It was 4am at 40,000 ft when most passengers were fast asleep on a seemingly peaceful flight when an elderly woman's heart suddenly stopped.
Mr Max Davidson was on board a 14-hour Singapore Airlines (SIA) flight from Singapore to London last month when his wife, Patricia, stopped breathing not once, but thrice.
But Mrs Davidson survived the ordeal, thanks to a group of helpful flight attendants and passengers.
Mr Davidson, who did not get to thank those who helped, wrote a contribution to the Daily Mail in tribute of the unsung heroes.
On a fateful Wednesday a month ago, Mr Davidson and his wife were returning home on the SIA flight.
Mrs Davidson had just returned to her seat from the restroom when she told her husband that she was not feeling well, so Mr Davidson pressed the call button to request for a glass of water.
After barely two sips, Mrs Davidson slumped onto her husband's shoulder and her eyes rolled upwards. Her breath was choppy, and then, she lost a pulse.
Desperate, Mr Davidson cried out for help, saying: "I need a doctor fast!"
Two stewards raced forward to assist Mr Davidson and pulled the woman out of her seat and onto her back in the aisle, while the stewardesses fetched oxygen cylinders and first aid kits.
Three passengers, who identified themselves as doctors, also came forward to help.

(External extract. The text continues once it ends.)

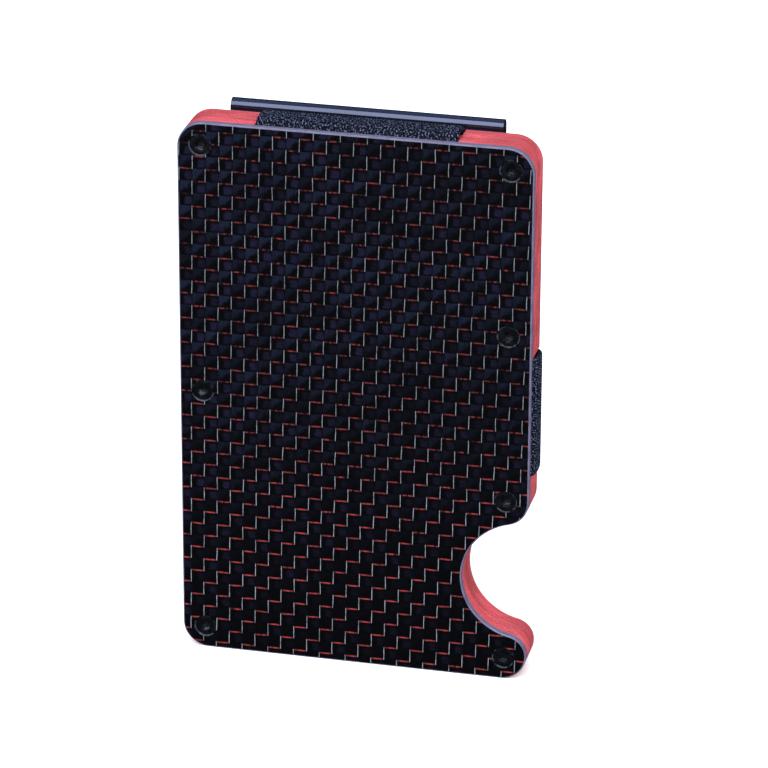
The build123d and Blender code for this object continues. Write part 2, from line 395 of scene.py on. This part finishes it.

They were also joined by a nurse.
One of the doctors, who was a cardiologist, began trying to resuscitate the woman.
As soon as the emergency was known to the captain of the flight, who then conveyed the situation to London's air traffic controllers, he was given permission to make an emergency landing at Heathrow Airport.

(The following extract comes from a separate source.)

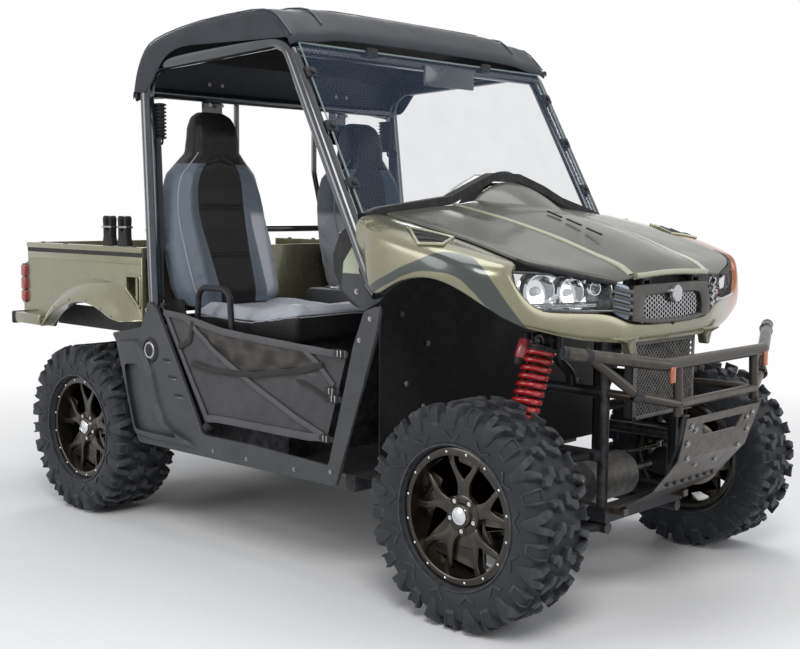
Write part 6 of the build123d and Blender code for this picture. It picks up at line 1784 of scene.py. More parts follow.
@dataclass
class SidePanels:
    """Quarter panel, sill, front leg, filler, slots and the plates at the pillars' feet.

    Attributes:
        vehicle: the vehicle.
        outline: edge of the panel as x and z.
        bulge: edge of the raised part of the quarter panel.
        slots: x and z of the slots on the door post.
        bolts: x and z of the bolts.
    """

    vehicle: Vehicle
    outline: tuple = ((-737, 712), (-716, 690), (-668, 590), (-634, 500), (-600, 400), (-580, 340), (-566, 318),
                      (-60, 322), (490, 328), (502, 355), (531, 442), (572, 560), (609, 656), (640, 744), (668, 828),
                      (682, 905), (612, 880), (588, 822), (566, 772), (530, 640), (494, 514), (457, 389), (90, 400),
                      (-166, 398), (-186, 402), (-196, 418), (-214, 452), (-309, 604), (-399, 744), (-449, 822),
                      (-500, 848), (-545, 748))
    bulge: tuple = ((-700, 690), (-640, 540), (-596, 400), (-578, 345), (-480, 340), (-210, 343), (-240, 366),
                    (-330, 386), (-392, 420), (-430, 480), (-470, 590), (-512, 660), (-560, 704))
    slots: tuple = ((-386, 640, 56), (-354, 582, 58), (-318, 520, 60))
    bolts: tuple = ((-508, 812), (470, 372), (640, 860), (595, 792), (300, 352), (60, 350), (-120, 350))

    def build(self) -> None:
        """Builds both sides."""
        panel, bulge, dark, trim_and_slot_highlights, plates, bolts = (new_shape() for _ in range(6))
        outline = smooth_outline(self.outline, 14, 2)
        for sign in (1, -1):
            add_plate(panel, outline, Plane.SIDE, sign * 689, sign * 704)
            before = set(bulge.verts)
            loop = smooth_outline(self.bulge, 40, 4)
            rows = []
            for share, y in ((1.0, 702), (0.955, 711), (0.90, 717), (0.80, 721), (0.62, 723), (0.35, 724)):
                ring = []
                for x, z in loop:
                    near = Vector((max(-640, min(x, -240)) * 0.55 - 0.45 * 520, 0, 0.5 * z + 0.5 * 430))
                    ring.append((near.x + (x - near.x) * share, sign * y, near.z + (z - near.z) * share))
                rows.append(ring + ring[:1])
            add_skin(bulge, rows)
            made = list(set(bulge.verts) - before)
            bmesh.ops.remove_doubles(bulge, verts=made, dist=SKIN_WELD)
            lip = [(x, sign * 701, z) for x, z in ((-700, 690), (-640, 548), (-600, 420), (-578, 345), (-566, 322),
                                                   (-60, 325), (488, 331), (531, 446), (609, 660), (680, 900))]
            add_tube(panel, rounded_path(lip, 20, 4), 3.2, segments=8)
            filler = (-484, sign * 704, 668)
            add_lathe(dark, [(0, 46), (5, 44), (6, 38), (-6, 36), (-8, 0)], filler, (0, sign, 0), 40)
            add_lathe(trim_and_slot_highlights, [(-4, 31), (7, 31), (9, 28), (8, 23), (0, 22)], filler, (0, sign, 0), 40)
            add_lathe(dark, [(0, 23), (9, 21), (11, 15), (10, 0)], (-484, sign * 703, 668), (0, sign, 0), 32)
            # Each slot is a black oval that stands in for the shade inside the opening, and a silver oval set lower
            # is a painted highlight on its lower lip.
            for x, z, length in self.slots:
                add_ball(dark, (x, sign * 704, z), 10, (length / 20, 0.35, 0.62), rings=8)
                add_ball(trim_and_slot_highlights, (x + 2, sign * 702.5, z - 5), 10, (length / 22, 0.28, 0.4), rings=8)
            for x, z in self.bolts:
                add_bolt(bolts, (x, sign * 704, z), (0, sign, 0), 5, 3)
            edge = smooth_outline(((440, 1020), (430, 930), (531, 871), (600, 905), (640, 950), (600, 1000),
                                   (580, 1060), (505, 1100)), 16, 3)
            add_plate(plates, edge, Plane.SIDE, sign * 613, sign * 623, bevel=2)
            for x, z in ((520, 1040), (560, 985), (500, 930)):
                add_bolt(bolts, (x, sign * 623, z), (0, sign, 0), 6, 4)
            add_rod(dark, (540, sign * 622, 1000), (540, sign * 640, 1000), 16, segments=20, bevel=2)
        self.vehicle.piece("side_panel_sheets", panel, GREY, "grey_plastic", replaces=["side_panels"], smooth=50,
                           bevel=2.5)
        face_out(bulge, (-400, 0, 500))
        self.vehicle.piece("quarter_bulges", bulge, GREY, "grey_plastic", smooth=60, subdivide=1)
        # Black sheet inboard of each door's rear edge: painted shade that stands in for the dark interior seen
        # through the gap between the door and the quarter panel.
        for sign in (1, -1):
            add_plate(dark, [(-560, 850), (-430, 850), (-230, 430), (-400, 430)], Plane.SIDE, sign * 600, sign * 605)
        # Black plastic parts, together with the painted shade inside the slots and in the door gap.
        self.vehicle.piece("side_dark_parts", dark, BLACK, "black_plastic")
        # Silver filler rings, together with the painted highlights on the slots' lower lips.
        self.vehicle.piece("filler_rings", trim_and_slot_highlights, TRIM, "bare_steel")
        foot_grey = replace(GREY, name="pillar_foot_grey", recolour=self.add_pad)
        self.vehicle.piece("pillar_foot_plates", plates, foot_grey, "olive_body", replaces=["pillar_plates"])
        self.vehicle.piece("side_bolts", bolts, BOLT, "bare_steel")

    def add_pad(self, surface: Surface, colour: Socket) -> Socket:
        """Turns the upper part of the plates at the pillars' feet pale green."""
        return surface.mix(surface.between(surface.split(surface.where)[2], 0.985, 2.0), colour, GREEN_PAD.colour)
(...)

After Mrs Davidson came round, she was carried to the first class cabin to rest.
But her heart failed once more and the medical professionals on board performed CPR on her again.
The third time her heart stopped was when the plane was about to land. But the doctors risked their safety, unfastened their seatbelts and continued to revive her, according to Daily Mail.

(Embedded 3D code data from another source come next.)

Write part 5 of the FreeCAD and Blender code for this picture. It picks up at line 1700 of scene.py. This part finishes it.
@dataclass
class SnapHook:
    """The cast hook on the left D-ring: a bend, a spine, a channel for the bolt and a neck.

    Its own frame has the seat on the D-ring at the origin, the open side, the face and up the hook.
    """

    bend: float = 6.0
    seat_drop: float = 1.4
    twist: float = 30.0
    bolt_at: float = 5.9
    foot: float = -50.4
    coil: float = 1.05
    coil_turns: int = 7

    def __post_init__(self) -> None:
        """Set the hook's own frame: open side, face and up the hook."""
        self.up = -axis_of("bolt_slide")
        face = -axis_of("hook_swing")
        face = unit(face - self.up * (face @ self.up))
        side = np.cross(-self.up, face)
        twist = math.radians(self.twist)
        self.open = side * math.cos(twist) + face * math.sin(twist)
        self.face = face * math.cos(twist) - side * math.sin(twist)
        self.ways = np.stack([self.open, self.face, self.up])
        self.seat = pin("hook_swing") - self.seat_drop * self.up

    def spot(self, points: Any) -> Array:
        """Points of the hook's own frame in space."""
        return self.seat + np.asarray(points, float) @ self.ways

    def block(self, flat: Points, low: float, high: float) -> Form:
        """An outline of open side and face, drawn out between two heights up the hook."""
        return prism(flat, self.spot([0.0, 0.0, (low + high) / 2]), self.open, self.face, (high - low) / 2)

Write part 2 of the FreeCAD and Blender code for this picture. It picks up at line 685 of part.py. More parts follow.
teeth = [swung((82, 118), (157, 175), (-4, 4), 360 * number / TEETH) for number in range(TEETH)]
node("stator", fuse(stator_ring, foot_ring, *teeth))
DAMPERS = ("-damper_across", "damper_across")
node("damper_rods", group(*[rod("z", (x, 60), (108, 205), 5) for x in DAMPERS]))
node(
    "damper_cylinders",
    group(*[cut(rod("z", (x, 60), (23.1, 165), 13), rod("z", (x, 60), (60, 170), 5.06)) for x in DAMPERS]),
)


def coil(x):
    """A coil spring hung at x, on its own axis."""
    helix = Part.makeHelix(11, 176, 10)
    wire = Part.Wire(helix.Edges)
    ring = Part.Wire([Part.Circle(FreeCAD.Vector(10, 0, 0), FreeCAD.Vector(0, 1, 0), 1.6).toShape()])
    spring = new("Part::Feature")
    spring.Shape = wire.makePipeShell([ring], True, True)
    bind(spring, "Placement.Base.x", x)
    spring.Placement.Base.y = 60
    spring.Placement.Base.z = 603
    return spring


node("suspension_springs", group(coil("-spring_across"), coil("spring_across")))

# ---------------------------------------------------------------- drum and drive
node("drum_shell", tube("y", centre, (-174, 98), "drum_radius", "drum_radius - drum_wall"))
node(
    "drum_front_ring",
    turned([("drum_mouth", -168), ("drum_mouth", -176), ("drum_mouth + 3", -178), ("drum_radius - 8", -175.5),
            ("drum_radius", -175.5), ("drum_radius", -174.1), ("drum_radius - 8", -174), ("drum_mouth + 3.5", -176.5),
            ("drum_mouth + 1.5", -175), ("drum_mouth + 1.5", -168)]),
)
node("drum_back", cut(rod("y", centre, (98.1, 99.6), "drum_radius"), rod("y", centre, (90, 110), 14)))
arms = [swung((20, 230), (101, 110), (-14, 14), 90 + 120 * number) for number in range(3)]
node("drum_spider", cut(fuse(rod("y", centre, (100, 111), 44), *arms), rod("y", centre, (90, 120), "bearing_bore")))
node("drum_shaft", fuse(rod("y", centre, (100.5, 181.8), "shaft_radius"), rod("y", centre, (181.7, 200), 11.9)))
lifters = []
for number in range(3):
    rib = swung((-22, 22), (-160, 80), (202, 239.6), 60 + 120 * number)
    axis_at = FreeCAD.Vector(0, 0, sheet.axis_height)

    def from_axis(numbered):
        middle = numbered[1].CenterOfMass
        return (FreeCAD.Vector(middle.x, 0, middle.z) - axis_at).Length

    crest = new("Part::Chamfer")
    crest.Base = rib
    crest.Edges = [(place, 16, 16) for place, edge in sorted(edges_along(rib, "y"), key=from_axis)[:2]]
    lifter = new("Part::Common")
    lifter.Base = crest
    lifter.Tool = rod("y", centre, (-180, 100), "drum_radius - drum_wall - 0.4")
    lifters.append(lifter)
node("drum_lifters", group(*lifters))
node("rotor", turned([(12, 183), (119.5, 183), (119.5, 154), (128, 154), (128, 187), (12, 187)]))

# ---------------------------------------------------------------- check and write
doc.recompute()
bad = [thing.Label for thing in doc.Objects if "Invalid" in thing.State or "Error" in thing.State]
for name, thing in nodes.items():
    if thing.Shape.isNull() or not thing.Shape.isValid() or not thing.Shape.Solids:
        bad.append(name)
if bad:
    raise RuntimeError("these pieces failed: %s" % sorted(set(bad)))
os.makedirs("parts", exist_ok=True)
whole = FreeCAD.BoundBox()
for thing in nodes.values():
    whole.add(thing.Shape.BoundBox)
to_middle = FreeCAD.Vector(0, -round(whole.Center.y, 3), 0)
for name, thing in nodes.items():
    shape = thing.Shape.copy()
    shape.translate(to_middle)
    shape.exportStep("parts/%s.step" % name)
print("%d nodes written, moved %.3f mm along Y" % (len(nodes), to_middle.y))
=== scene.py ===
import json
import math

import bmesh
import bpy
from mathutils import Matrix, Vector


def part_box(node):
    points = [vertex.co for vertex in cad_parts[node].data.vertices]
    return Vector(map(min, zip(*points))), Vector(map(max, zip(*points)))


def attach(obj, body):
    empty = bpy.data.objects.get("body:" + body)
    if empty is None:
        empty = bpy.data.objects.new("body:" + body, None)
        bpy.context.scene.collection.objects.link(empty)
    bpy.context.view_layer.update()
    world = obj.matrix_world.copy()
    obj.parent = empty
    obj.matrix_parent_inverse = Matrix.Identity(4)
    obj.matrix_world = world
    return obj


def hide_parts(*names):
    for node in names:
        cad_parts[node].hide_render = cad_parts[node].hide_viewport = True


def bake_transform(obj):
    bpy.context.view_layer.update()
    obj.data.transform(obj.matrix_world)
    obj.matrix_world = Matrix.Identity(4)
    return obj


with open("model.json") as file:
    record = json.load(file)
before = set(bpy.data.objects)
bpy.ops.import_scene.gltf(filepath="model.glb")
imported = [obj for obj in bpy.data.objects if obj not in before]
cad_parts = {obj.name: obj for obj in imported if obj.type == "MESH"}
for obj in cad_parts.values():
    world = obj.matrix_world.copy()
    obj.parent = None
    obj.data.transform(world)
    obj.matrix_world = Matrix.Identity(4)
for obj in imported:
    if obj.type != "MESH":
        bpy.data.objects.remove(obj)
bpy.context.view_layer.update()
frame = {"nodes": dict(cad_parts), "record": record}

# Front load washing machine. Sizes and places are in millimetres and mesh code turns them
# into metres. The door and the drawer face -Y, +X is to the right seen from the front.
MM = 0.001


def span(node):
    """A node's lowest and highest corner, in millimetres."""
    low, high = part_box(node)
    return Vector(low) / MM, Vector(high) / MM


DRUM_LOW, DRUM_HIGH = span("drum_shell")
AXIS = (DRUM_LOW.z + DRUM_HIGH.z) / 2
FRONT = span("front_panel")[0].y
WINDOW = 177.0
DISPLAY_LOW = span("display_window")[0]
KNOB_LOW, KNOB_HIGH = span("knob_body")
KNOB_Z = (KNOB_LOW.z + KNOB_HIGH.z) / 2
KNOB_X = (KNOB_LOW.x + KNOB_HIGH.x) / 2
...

As the plane landed 30 minutes ahead of its scheduled flying time, paramedics were stationed on the ground to receive the sick passenger.
In a flurry of being transported to the hospital, Mr Davidson did not get to thank those who helped save his wife's life.
Later, it was found that Mrs Davidson had a pulmonary embolus, which is a clot in the lung caused by the long flight.
She had to spend several days in the intensive care ward and a few more days in the cardiac care unit, reported the UK publication. She has since been discharged and is in good health.